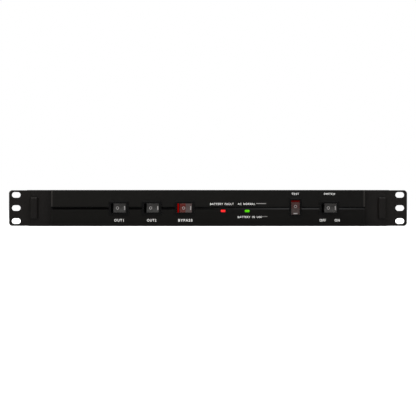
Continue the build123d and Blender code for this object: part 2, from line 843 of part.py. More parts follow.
# Sealed batteries, lying on their wide side in a row across the chassis
for number, x in enumerate(battery_places):
    with BuildPart() as battery:
        with BuildSketch(Plane.XY.offset(battery_bottom)):
            with Locations((x, battery_middle_y)):
                Rectangle(battery_width, battery_length)
        extrude(amount=battery_height)
        fillet(battery.edges().filter_by(Axis.X), battery_round)
        lid_seam = x + battery_width / 2 - battery_lid
        with BuildSketch(Plane.YZ.offset(lid_seam)):
            with Locations((battery_middle_y, (battery_bottom + battery_top) / 2)):
                Rectangle(battery_length, battery_height)
                Rectangle(
                    battery_length - 2 * battery_lid_groove,
                    battery_height - 2 * battery_lid_groove,
                    mode=Mode.SUBTRACT,
                )
        extrude(amount=battery_lid_groove, mode=Mode.SUBTRACT)
        with BuildSketch(Plane.YZ.offset(x + battery_width / 2)):
            for end in (-1, 1):
                place = (
                    battery_middle_y + end * (battery_length / 2 - terminal_inset),
                    end * -terminal_height,
                )
                with Locations(place):
                    Rectangle(terminal_width, terminal_thickness)
        extrude(amount=terminal_length)
    battery.part.label = f"battery_{number + 1}"
    export_step(battery.part, f"parts/battery_{number + 1}.step")

with BuildPart() as battery_pads:
    for x in battery_places:
        with BuildSketch(Plane.XY.offset(floor_z)):
            with Locations((x, battery_middle_y)):
                with GridLocations(1, battery_length - 2 * pad_width, 1, 2):
                    Rectangle(battery_width - pad_width, pad_width)
        extrude(amount=pad_thickness)
battery_pads.part.label = "battery_pads"
export_step(battery_pads.part, "parts/battery_pads.step")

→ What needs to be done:
Reproduce the material verbatim, line by line.

→ Answer to this exercise:
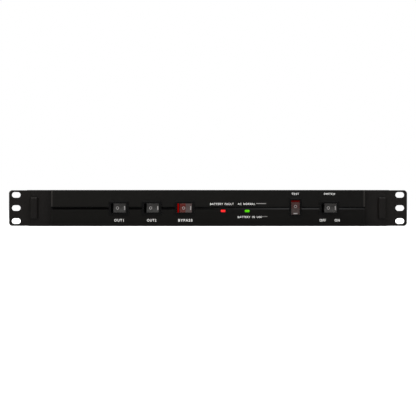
Continue the build123d and Blender code for this object: part 2, from line 843 of part.py. More parts follow.
# Sealed batteries, lying on their wide side in a row across the chassis
for number, x in enumerate(battery_places):
    with BuildPart() as battery:
        with BuildSketch(Plane.XY.offset(battery_bottom)):
            with Locations((x, battery_middle_y)):
                Rectangle(battery_width, battery_length)
        extrude(amount=battery_height)
        fillet(battery.edges().filter_by(Axis.X), battery_round)
        lid_seam = x + battery_width / 2 - battery_lid
        with BuildSketch(Plane.YZ.offset(lid_seam)):
            with Locations((battery_middle_y, (battery_bottom + battery_top) / 2)):
                Rectangle(battery_length, battery_height)
                Rectangle(
                    battery_length - 2 * battery_lid_groove,
                    battery_height - 2 * battery_lid_groove,
                    mode=Mode.SUBTRACT,
                )
        extrude(amount=battery_lid_groove, mode=Mode.SUBTRACT)
        with BuildSketch(Plane.YZ.offset(x + battery_width / 2)):
            for end in (-1, 1):
                place = (
                    battery_middle_y + end * (battery_length / 2 - terminal_inset),
                    end * -terminal_height,
                )
                with Locations(place):
                    Rectangle(terminal_width, terminal_thickness)
        extrude(amount=terminal_length)
    battery.part.label = f"battery_{number + 1}"
    export_step(battery.part, f"parts/battery_{number + 1}.step")

with BuildPart() as battery_pads:
    for x in battery_places:
        with BuildSketch(Plane.XY.offset(floor_z)):
            with Locations((x, battery_middle_y)):
                with GridLocations(1, battery_length - 2 * pad_width, 1, 2):
                    Rectangle(battery_width - pad_width, pad_width)
        extrude(amount=pad_thickness)
battery_pads.part.label = "battery_pads"
export_step(battery_pads.part, "parts/battery_pads.step")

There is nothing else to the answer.